Winner: Brendan McGeever

Title: Anti-Semitism and the Russian Revolution (Cambridge University Press)

Anti-Semitism and the Russian Revolution is a strikingly original and deeply researched study that speaks to pressing issues of political identity past and present. Set during the Civil War, a period of large-scale pogroms against the Russian Jewish population, the book traces the shift in Bolshevik policy from neglect of anti-Semitism to active and effective opposition. McGeever deftly explores the Party’s dilemma about how to build support among peasants and workers who frequently conflated brutal anti-Jewish violence with class struggle. He analyzes not only the well-known anti-Semitic violence of the White army but the smaller, less familiar “Red pogroms,” showing that the Soviet response to anti-Semitism was not the result of its internationalist or universalizing ideals, but rather pressure applied by young, non-Bolshevik Jewish socialists, or “racialized outsiders,” who joined the new socialist government. McGeever brings to bear on Russian history a global literature on colonialism, racial violence, and racism to demonstrate how social movements and states respond to demands for justice made by oppressed minorities. He has produced a brilliant, timely, politically astute book that offers many lessons to broad transnational social movements today.


Honorable Mention: Isolde Thyrêt

Title: Saint-Making in Early Modern Russia: Religious Tradition and Innovation in the Cult of Nil Stolobenskii (New Academia)

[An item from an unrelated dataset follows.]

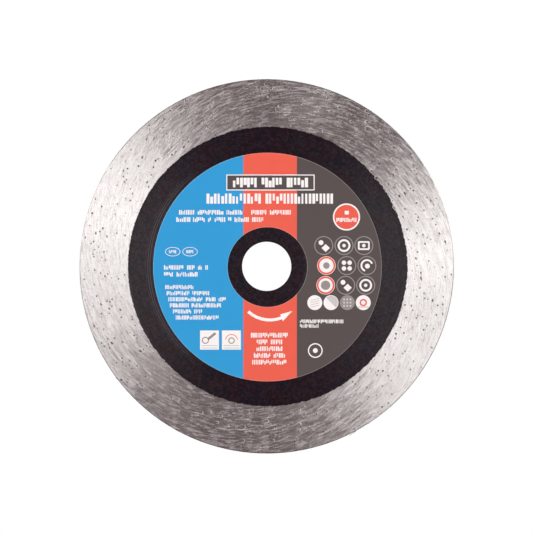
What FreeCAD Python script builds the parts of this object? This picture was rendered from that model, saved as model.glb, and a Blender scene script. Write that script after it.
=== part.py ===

In Saint-Making in Early Modern Russia, Isolde Thyrêt combines dogged and thorough research with broad cultural contexts to create a compelling and innovative account of the process of sanctification in early modern Russia. By focusing on the cult of a single saint, Nil Stolobenskii of the Lake Seliger region, Thyrêt examines the mechanisms by which saints’ cults were forged from the local level, facilitated by “impresarios,” and wending their way up to national sanctification. This is an original exploration of the very different mechanisms of saint-making from the extremely hierarchical and codified processes in the Catholic Church. The study successfully combines textual analysis with liturgy and art history, and unites serious scholarship with clear and engaging writing. Thyrêt’s book is a major contribution to a new and vibrant picture of early modern Russian religious culture.